Year-to-date returns through Aug. 8, 2022 

 

Makeup of the Industry  

Exxon Corp. and Chevron Corp., which together make up nearly half of the weighting in XLE, generate profits primarily from their upstream fossil fuel production businesses and their downstream refining businesses.  

In the upstream business globally oil accounts for around 60% of volumes, while natural gas accounts for 40%. The refining business has represented about a quarter of profits for both companies this year.  

As volatile as oil prices have been in 2022, U.S. natural gas prices have been even more so, rising from $3.73/mmbtu at the start of the year to as much as $9 on the back of low inventories and growing exports to energy-hungry Europe.  

Refining margins—the profit that refiners make for buying oil, refining it into usable end-products like gasoline and diesel, and then selling those—have also swung wildly. They tripled from the start of the year to their June highs—the loftiest levels ever—before retreating to today’s lower, but still historically elevated, levels.  
 
Refining Margins (3-2-1 Crack Spread) 

 

While integrated oil companies like Exxon and Chevron focus on all aspects of the energy business, the more numerous smaller energy companies tend to focus on one area, like upstream oil production or refining.  

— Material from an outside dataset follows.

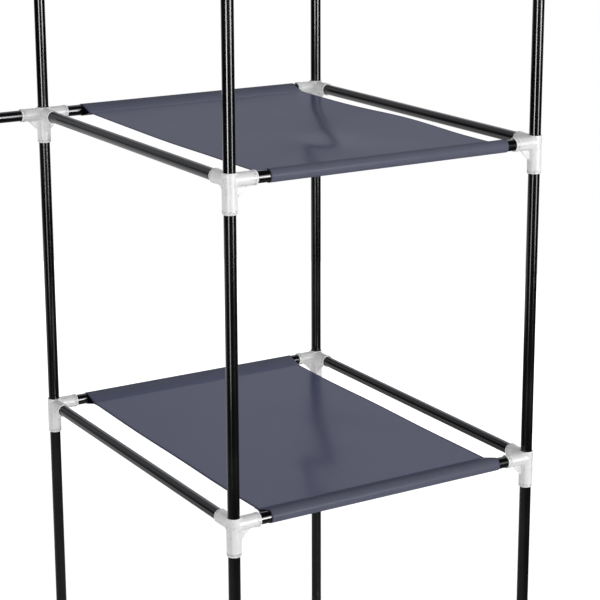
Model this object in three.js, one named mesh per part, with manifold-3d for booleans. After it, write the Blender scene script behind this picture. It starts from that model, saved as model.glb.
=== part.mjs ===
// Portable fabric wardrobe frame: a shelf column on the right and a hanging bay on the left,
// thin steel tubes pushed into moulded corner connectors, and fabric shelves carried by sleeves.
// Millimetres, +X to the right, +Y to the back, +Z up. The origin is on the floor, under the middle.

import * as THREE from 'three';
import { mergeVertices } from 'three/addons/utils/BufferGeometryUtils.js';
import Module from 'manifold-3d';

// Frame
const columnWidth = 385; // shelf column, between post centres
const bayWidth = 740; // hanging bay, between post centres
const frameDepth = 460; // front to back, between post centres
const shelfPitch = 368; // height from one level to the next
const levelNames = ['base', 'lower', 'middle', 'upper', 'top'];
const shelfLevels = ['lower', 'middle', 'upper'];
const railLevel = 'middle'; // the bay's back rail meets the column here

// Tubes
const tubeDiameter = 13;
const tubeWall = 0.6;
const fitClearance = 0.3; // room round a tube in its socket or sleeve, and at its end

// Moulded connectors
const socketWall = 1.15; // barrel, and the collar at an arm's mouth
const armWall = 0.75;
const collarWidth = 4.4;
const socketStop = 1.2; // plastic between the post's bore and the end of an arm's socket
const capWall = 1.8; // closed end under a base connector and over a top one
const armReach = 30; // post centre to the mouth of an arm
const barrelRise = 8.3; // level line to the upper mouth of the barrel
const barrelDrop = 34.7; // level line to the lower mouth of the barrel
const gussetThickness = 1.6;
const gussetReachShare = 0.96; // of the arm
const gussetDropShare = 0.8; // of the barrel below the level line

// Hanging rod fittings
const fittingLength = 38; // along the side tube that carries it
const fittingReach = 26; // side tube centre to the mouth of the rod's socket

// Fabric shelves
const fabricThickness = 0.45;
const fabricMargin = 42.5; // post centre to the side edge of the fabric
const hemDepth = 24; // tube centre to the line of stitching that closes a sleeve

// Facets
const roundSides = 12;
const mergeDistance = 0.0001; // corners nearer than this are one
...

You can find those in the broad XLE, as well as narrower energy ETFs, like the aforementioned IEO, CRAK and FCG. 

Moving in Tandem 

Though oil, natural gas and refining margins can move up and down on their own, this year they’ve tended to move in tandem.  

Rising demand due to a normalization of the global economy after the pandemic, as well as tight supplies due to a lack of investment in previous years on top of disruptions caused by the Russia-Ukraine war, have all driven energy prices up across the board. 

There’s been a lot of effort made to tame energy prices, by releasing oil from strategic government reserves, making appeals to leading oil producers like Saudi Arabia, and ramping up production in places where it’s relatively easy to start and stop drilling quickly—like the U.S.  

While these initiatives seemed to have worked to some extent, they may act more like a band-aid than a sustainable solution to tight energy supplies. Demand for oil and natural gas has never been higher, and is expected to keep creeping up in the near term amid increasing consumption in emerging markets.  

Satisfying that demand will be a challenge for an industry that is well-aware that the world is shifting from fossil fuels in the coming decades. Somehow, the market and policymakers must encourage oil and gas companies to continue to invest in their businesses in the face of an inevitable drop-off in demand in later years.  

If not policymakers, then the market will provide the incentive through high prices, as we’ve seen in the first half of 2022.  

“Global oil inventories remain critically low,” with “readily available spare capacity running low in both the upstream and downstream, the International Energy Agency noted in its latest oil market report. “Without strong policy intervention … risks remain high that the world economy falls off-track for recovery.”